The total of liquid assets and undrawn credit lines gives us a liquidity scope of around €2.0 bilion, compared to €2.3 bilion in the prior year. In view of our growth targets and the prevailing evonomic environment, this liquidity reserve is an expression of our forward-looking and conservative financial policy. Our solvency is safeguarded for the short and long term.

Bond performance – evolution of credit spread in 2013

An important indicator for corporate bonds, apart from the absolute change in price, is the relative valuation of the risk specific to the issuer in comparison to a reference interest rate. This credit risk premium is expressed in what is known as the credit spread. Due to the higher default risk associated with longer bond maturity, long-term bonds generally feature a wider credit spread. This, and factors such as liquidity and trading volume, also apply to the various LANXESS bonds.
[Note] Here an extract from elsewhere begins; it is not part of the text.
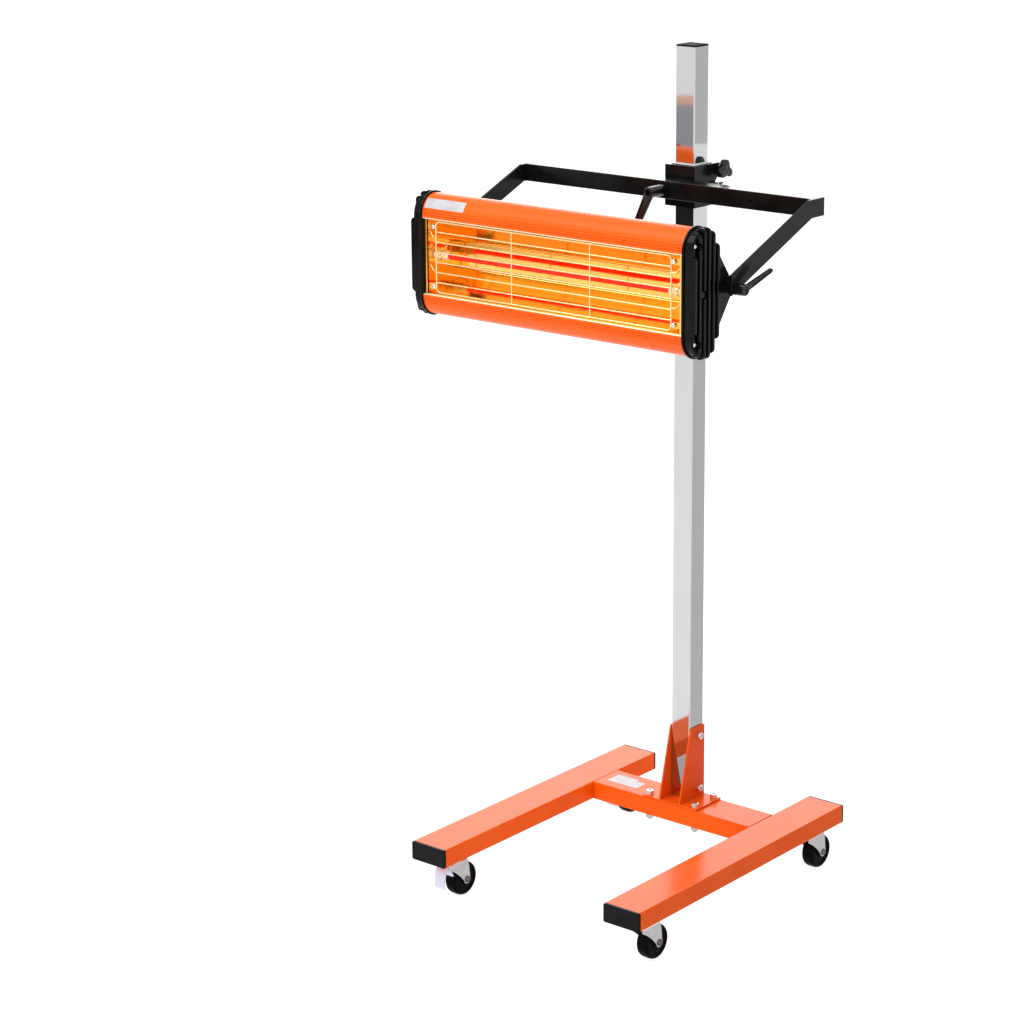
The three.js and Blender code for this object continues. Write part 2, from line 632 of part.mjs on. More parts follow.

The chart below shows the evolution of the credit spreads of our bonds and the average credit spread of corporate bonds with a BBB rating and a five-year maturity in comparison to the interest rate swap curve.
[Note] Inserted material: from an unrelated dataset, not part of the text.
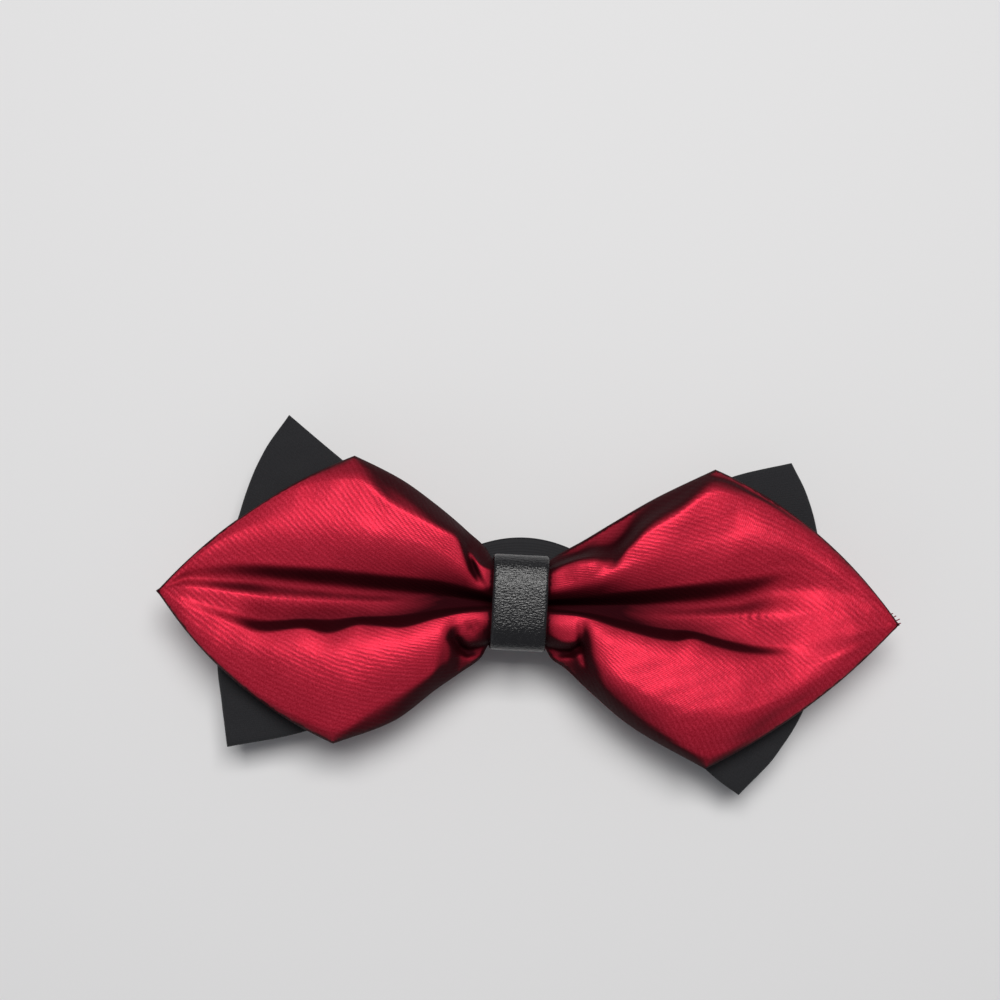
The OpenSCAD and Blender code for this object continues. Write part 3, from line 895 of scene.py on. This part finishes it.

LANXESS Eurobond Spreads vs BBB Corporates Index
Graphic: LANXESS Eurobond Spreads vs BBB Corporates Index

The credit risk premiums on corporate bonds were less volatile in 2013 and declined year on year, reflecting the overall positive situation on Europe’s capital markets.

The credit risk premiums on LANXESS bonds moved laterally throughout much of the fiscal year, putting them below or on the same level as those for the BBB-rated reference group. The development of our credit spreads underscores the fact that we have good access to the capital market at costs lower than or similar to those of other BBB-rated companies.